Когда я начала работать в МЧС, авиакатастрофа была первой чрезвычайной ситуацией, с которой я столкнулась. И сейчас я понимаю, что именно в тот момент решалось, смогу я здесь работать или нет. Тогда я принимала звонки на «горячей линии», и мы получали информацию по факсу. И вот начинает идти длинная лента, полетные списки. У меня первая мысль: почему так много одинаковых фамилий? А вторая мысль: это семьи. И в тот момент мне стало по-настоящему страшно.
Когда первый страх схлынул, я подумала: а что я могу сказать людям? Сейчас будут звонить те, кто ждет родных в аэропорту, встречает с цветами. Или те, кто отправлял их в полет, махал рукой. И, действительно, сколько бы у тебя ни было опыта и знаний, все равно каждый раз возникает какой-то страх: а что сказать сейчас человеку или семье? Нет одинаковых слов, и нет одинаковых людей, и для одного какие-то слова дают силы, а для другого это может быть совершенно противоположное. Конечно, знания дают какую-то опору, но только умение почувствовать человека дает понимание, как себя вести – посидеть с ним рядом и помолчать или что-то сказать.

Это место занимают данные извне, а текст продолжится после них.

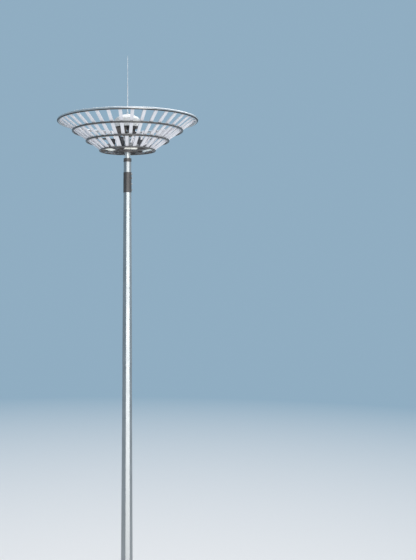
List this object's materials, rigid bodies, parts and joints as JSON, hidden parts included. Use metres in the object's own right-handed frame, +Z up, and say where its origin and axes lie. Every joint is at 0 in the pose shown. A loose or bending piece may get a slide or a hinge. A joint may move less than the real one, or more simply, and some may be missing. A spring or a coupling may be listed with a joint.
{
  "type": "high mast floodlight tower",
  "caption": "Tall tapered octagonal steel mast with a conical basket crown of hoops and white slats that carries floodlights and is hoisted up to a capped head with a lightning rod.",
  "frame": {"origin": "middle of the underside of the base flange, at ground level", "axes": "+Z up along the mast, -Y towards the front face with the service door"},
  "size_m": [6.095, 6.0946, 32.8077],
  "materials": {
    "mast_paint": "silver grey paint over galvanised steel, satin",
    "dark_paint": "dark grey paint, satin",
    "hoop_metal": "grey metallic, half gloss",
    "slat_white": "white powder coat",
    "cap_white": "white gel coat",
    "galvanised": "galvanised, dull",
    "rod_steel": "stainless, satin",
    "floor_metal": "dark brown grey paint, dull",
    "housing_metal": "grey die casting, powder coated",
    "led_board": "pale board with rows of lamps",
    "lens_glass": "clear",
    "cabinet_paint": "dark grey powder coat",
    "rubber_black": "matte",
    "wire_rope": "stranded stainless rope"
  },
  "bodies": {
    "mast": {"base_flange": "mast_paint", "base_gussets": "mast_paint", "shaft_lower": "mast_paint", "shaft_middle": "mast_paint", "shaft_upper": "mast_paint", "door_frame": "mast_paint", "door_cover": "mast_paint", "door_hinges": "galvanised", "door_lock": "galvanised", "earth_lug": "galvanised", "sleeve_front": "dark_paint", "sleeve_back": "dark_paint", "collar_band": "dark_paint", "neck_plate": "mast_paint", "neck_tube": "mast_paint", "head_frame": "floor_metal", "sheaves": "galvanised", "rope_arcs": "wire_rope", "docking_sockets": "floor_metal", "cap_post": "galvanised", "rain_cap": "cap_white", "rod_base": "rod_steel", "rod_lower": "rod_steel", "rod_upper": "rod_steel", "hoist_ropes": "wire_rope"},
    "crown": {"rim_hoop": "hoop_metal", "hoop_upper": "hoop_metal", "hoop_middle": "hoop_metal", "floor_ring": "hoop_metal", "crown_ribs": "slat_white", "slats_upper": "slat_white", "slats_middle": "slat_white", "slats_lower": "slat_white", "inner_ring": "floor_metal", "floor_spokes": "floor_metal", "floor_plates": "floor_metal", "guide_arms": "galvanised", "guide_rollers": "rubber_black", "docking_posts": "galvanised", "rope_anchors": "galvanised", "floodlight_housings": "housing_metal", "led_panels": "led_board", "floodlight_lenses": "lens_glass", "floodlight_brackets": "galvanised", "driver_cabinets": "cabinet_paint"}
  },
  "joints": [
    {"name": "crown_hoist", "type": "slide", "parent": "mast", "child": "crown", "axis": [0, 0, 1], "range_m": [-26.7, 0], "deforming": ["hoist_ropes"]}
  ]
}
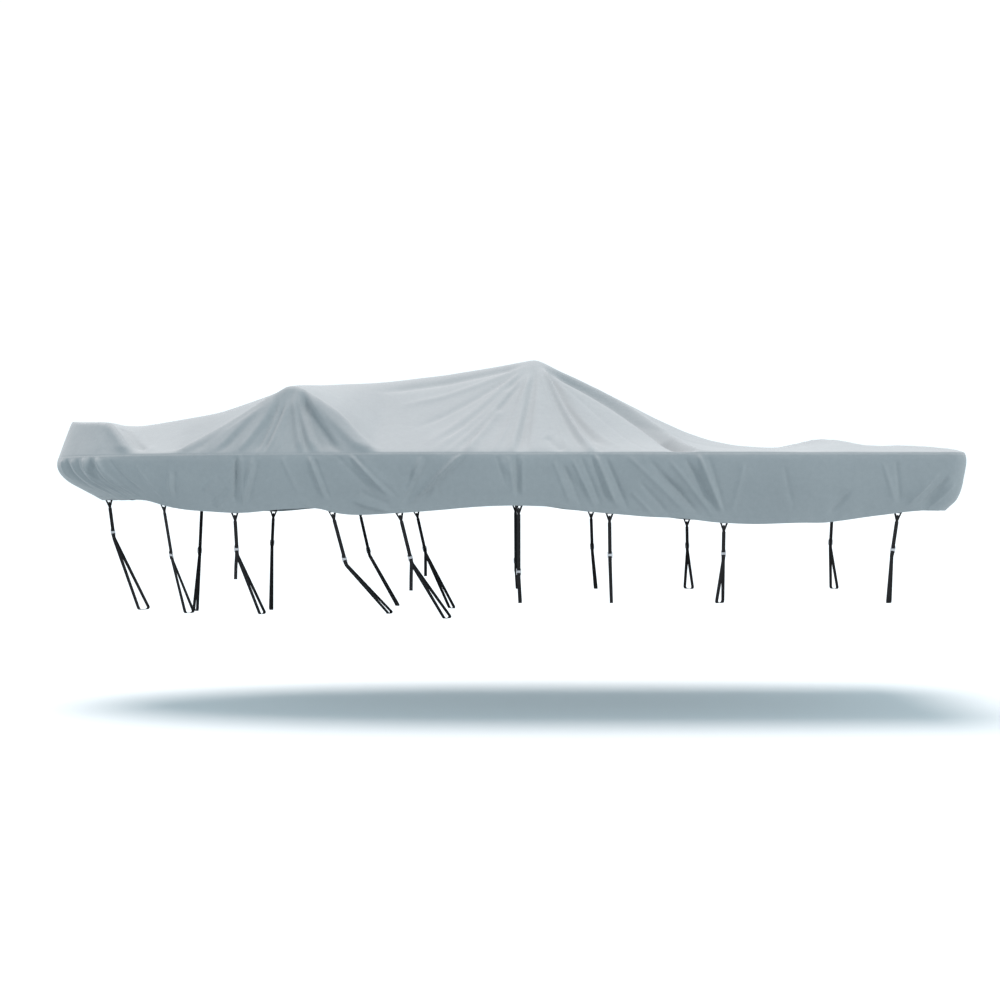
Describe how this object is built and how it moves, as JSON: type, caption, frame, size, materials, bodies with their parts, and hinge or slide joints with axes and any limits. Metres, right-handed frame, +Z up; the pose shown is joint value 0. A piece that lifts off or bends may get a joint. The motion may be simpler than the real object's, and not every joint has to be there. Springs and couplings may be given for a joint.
{
  "type": "boat cover",
  "caption": "Fitted cloth cover for an open motor boat, drawn to peaks over its windscreen and a support pole, with a skirt over the gunwale and webbing tie-downs round its hem.",
  "frame": {"origin": "inner face of the top panel at the peak over the support pole, where the pole's head carries the cover", "axes": "+X aft along the boat, +Y to starboard, +Z up"},
  "size_m": [7.3339, 2.4625, 2.1422],
  "materials": {
    "canvas": "matt woven polyester",
    "webbing": "woven webbing",
    "buckle": "satin"
  },
  "bodies": {
    "root": {"top_panel": "canvas", "skirt_port": "canvas", "skirt_starboard": "canvas", "skirt_transom": "canvas", "loop_bow": "webbing", "loop_port_1": "webbing", "loop_port_2": "webbing", "loop_port_3": "webbing", "loop_port_4": "webbing", "loop_port_5": "webbing", "loop_port_6": "webbing", "loop_port_7": "webbing", "loop_port_8": "webbing", "loop_starboard_1": "webbing", "loop_starboard_2": "webbing", "loop_starboard_3": "webbing", "loop_starboard_4": "webbing", "loop_starboard_5": "webbing", "loop_starboard_6": "webbing", "loop_starboard_7": "webbing", "loop_starboard_8": "webbing", "strap_bow": "webbing", "strap_port_1": "webbing", "strap_port_2": "webbing", "strap_port_3": "webbing", "strap_port_4": "webbing", "strap_port_5": "webbing", "strap_port_6": "webbing", "strap_port_7": "webbing", "strap_port_8": "webbing", "strap_starboard_1": "webbing", "strap_starboard_2": "webbing", "strap_starboard_3": "webbing", "strap_starboard_4": "webbing", "strap_starboard_5": "webbing", "strap_starboard_6": "webbing", "strap_starboard_7": "webbing", "strap_starboard_8": "webbing", "buckle_bow": "buckle", "buckle_port_1": "buckle", "buckle_port_2": "buckle", "buckle_port_3": "buckle", "buckle_port_4": "buckle", "buckle_port_5": "buckle", "buckle_port_6": "buckle", "buckle_port_7": "buckle", "buckle_port_8": "buckle", "buckle_starboard_1": "buckle", "buckle_starboard_2": "buckle", "buckle_starboard_3": "buckle", "buckle_starboard_4": "buckle", "buckle_starboard_5": "buckle", "buckle_starboard_6": "buckle", "buckle_starboard_7": "buckle", "buckle_starboard_8": "buckle"}
  },
  "joints": []
}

Первые реакции – кто-то кричит, кто-то плачет, кто-то молчит. Период обдумывания, понимания произошедшего бывает долгим, потому что все это приходит в сознание порциями. Так наше сознание защищается, потому что если сразу все это осознать, то можно умереть тут же на месте. И моя подруга, у которой трагически погибла единственная дочь, говорила, что сначала хотелось думать и молчать, потом потихоньку стало приходить осознание того, что произошло, а потом уже, когда пришло понимание безвозвратности, тогда появились слезы. Стало не легче, но, как она говорит, стало возможно жить.

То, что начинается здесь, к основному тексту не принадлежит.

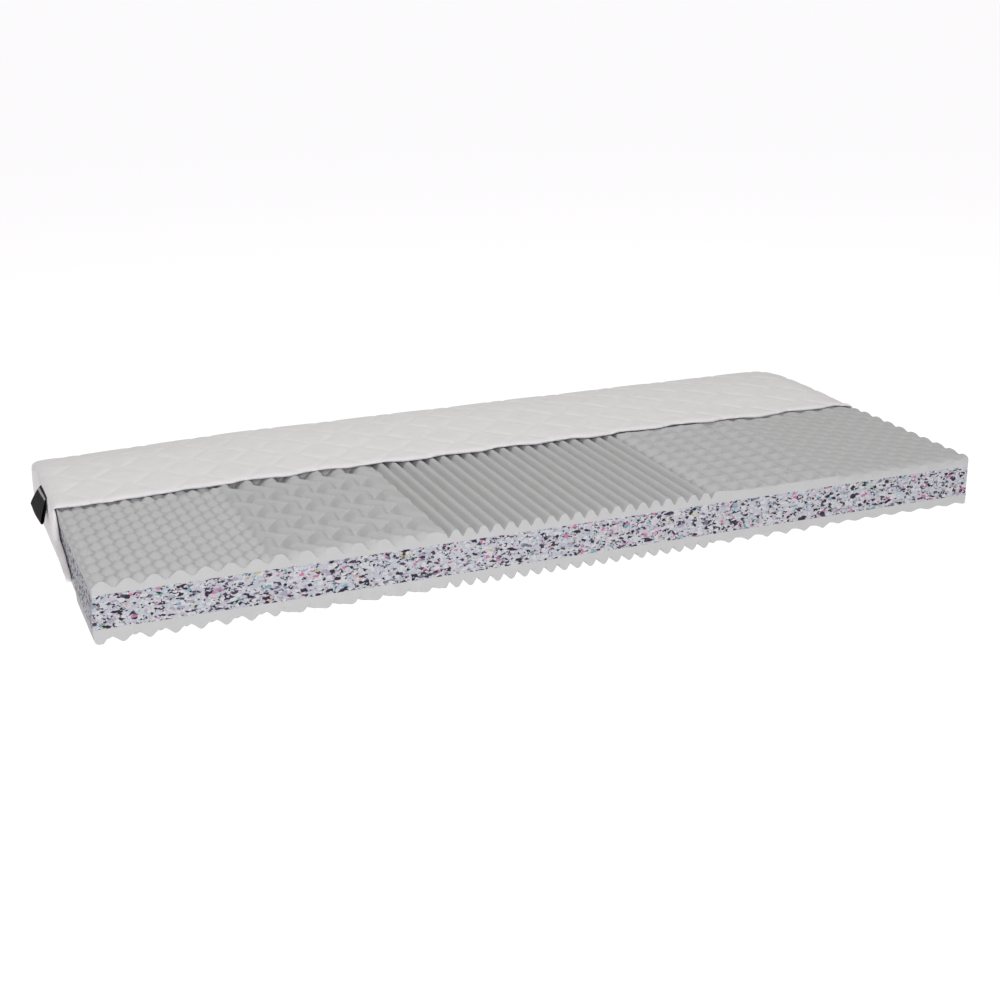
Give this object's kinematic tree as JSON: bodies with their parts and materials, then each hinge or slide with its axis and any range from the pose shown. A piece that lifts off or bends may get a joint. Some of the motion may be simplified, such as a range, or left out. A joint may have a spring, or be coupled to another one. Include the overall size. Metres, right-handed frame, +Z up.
{
  "type": "zoned foam mattress with quilted cover",
  "caption": "Single foam mattress cut away to show its build: profiled comfort sheets glued to a flake foam core, in a quilted zip cover cut back over the rear.",
  "frame": {"origin": "middle of the foam's footprint, at floor level; the side label and the cover's wrap leave the bounding box a little off centre", "axes": "+X along the length, towards the right end; +Y to the rear long side that carries the zip; +Z up"},
  "size_m": [2.0364, 0.9116, 0.1405],
  "materials": {
    "rebonded_foam": "matte",
    "profiled_foam": "matte",
    "cover_cloth": "matte",
    "wadding": "matte",
    "backing_cloth": "matte",
    "zip_tape": "matte",
    "zip_coil": "satin",
    "zip_metal": "satin",
    "label_ribbon": "satin"
  },
  "bodies": {
    "foam": {"core_slab": "rebonded_foam", "top_profile_sheet": "profiled_foam", "bottom_profile_sheet": "profiled_foam"},
    "cover": {"cover_top_outer": "cover_cloth", "cover_top_wadding": "wadding", "cover_top_backing": "backing_cloth", "cover_bottom_outer": "cover_cloth", "cover_bottom_wadding": "wadding", "cover_bottom_backing": "backing_cloth", "cover_left_border": "cover_cloth", "cover_right_border": "cover_cloth", "cover_back_border_upper": "cover_cloth", "cover_back_border_lower": "cover_cloth", "zip_tape_upper": "zip_tape", "zip_tape_lower": "zip_tape", "zip_coil_upper": "zip_coil", "zip_coil_lower": "zip_coil", "zip_end_stops": "zip_metal"},
    "zip_slider": {"zip_slider": "zip_metal"},
    "zip_pull": {"zip_pull": "zip_metal"},
    "label": {"label_loop": "label_ribbon"}
  },
  "joints": [
    {"name": "cover_pull_off", "type": "slide", "parent": "foam", "child": "cover", "axis": [0, 1, 0], "range_m": [0, 0.62]},
    {"name": "zip_travel", "type": "slide", "parent": "cover", "child": "zip_slider", "axis": [1, 0, 0], "range_m": [0, 1.885]},
    {"name": "zip_pull_swing", "type": "hinge", "parent": "zip_slider", "child": "zip_pull", "pos_m": [-0.9425, 0.4592, 0.066], "axis": [0, 0, 1], "range_deg": [0, 180]},
    {"name": "label_swing", "type": "hinge", "parent": "cover", "child": "label", "pos_m": [-1.0085, 0.1675, 0.127], "axis": [0, 1, 0], "range_deg": [0, 100]}
  ]
}
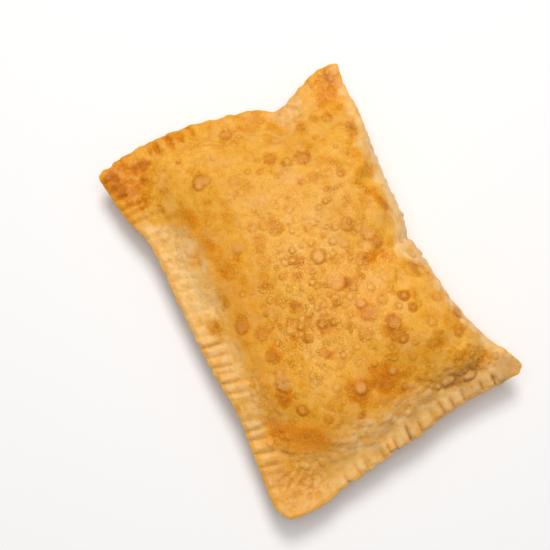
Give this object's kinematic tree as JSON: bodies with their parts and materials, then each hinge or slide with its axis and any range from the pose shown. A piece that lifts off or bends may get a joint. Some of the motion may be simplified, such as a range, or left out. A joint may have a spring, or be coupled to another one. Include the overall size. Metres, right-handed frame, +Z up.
{
  "type": "fried rectangular turnover",
  "caption": "Puffed rectangular turnover of thin fried dough, folded along one long side and pressed shut with a fork along the other three.",
  "frame": {"origin": "middle of the bounding box, on the table that the belly rests on", "axes": "+X along the length towards the pale end, +Y across towards the folded side, +Z up"},
  "size_m": [0.203, 0.141, 0.044],
  "materials": {
    "fried_dough": "satin"
  },
  "bodies": {
    "root": {"pastry": "fried_dough"}
  },
  "joints": []
}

К любому горю надо относиться с уважением
У каждой профессии своя специфика. У нас задача – поддержать человека, дать ему силы пережить горе, помочь понять, что ему делать дальше.
К любому горю надо относиться с большим уважением, очень аккуратно и очень трепетно. Нельзя грубо лезть в чужую душу, особенно когда эта душа в горе, туда на цыпочках надо подходить. Необходимо понимать, что можно сделать и как помочь. И если действительно есть желание помочь, то слова приходят сами.
Что касается журналистов и освещения событий, я считаю, что это очень важно, потому что надо показывать и надо рассказывать. Но ужасно, конечно, если репортеры настойчиво задают близким погибшего вопрос: «Что вы сейчас чувствуете?» Понятно же что может человек сейчас чувствовать! У него огромное горе, у него страх, ужас, отчаяние, ощущение законченной жизни. И реакции на этот вопрос могут очень разными…
В каждой профессии есть этика. Если даже это не прописано, то должна быть какая-то внутренняя цензура. Вот правда, не надо делать с другими того, чего ты не хочешь, чтоб сделали с тобой. Кому бы хотелось, чтобы тебя вот так – убитого горем, показывали на весь мир?
Просто побыть рядом
Человек в состоянии шока абсолютно точно не будет искать для себя психолога. Потому что это потеря чувства реальности, и уж точно никто не вспомнит, что есть психолог, которого надо сейчас найти, и он тебе поможет. Часто кажется, что «я все контролирую, я в порядке. Зачем кто-то там суетится, и чего он от меня хочет?»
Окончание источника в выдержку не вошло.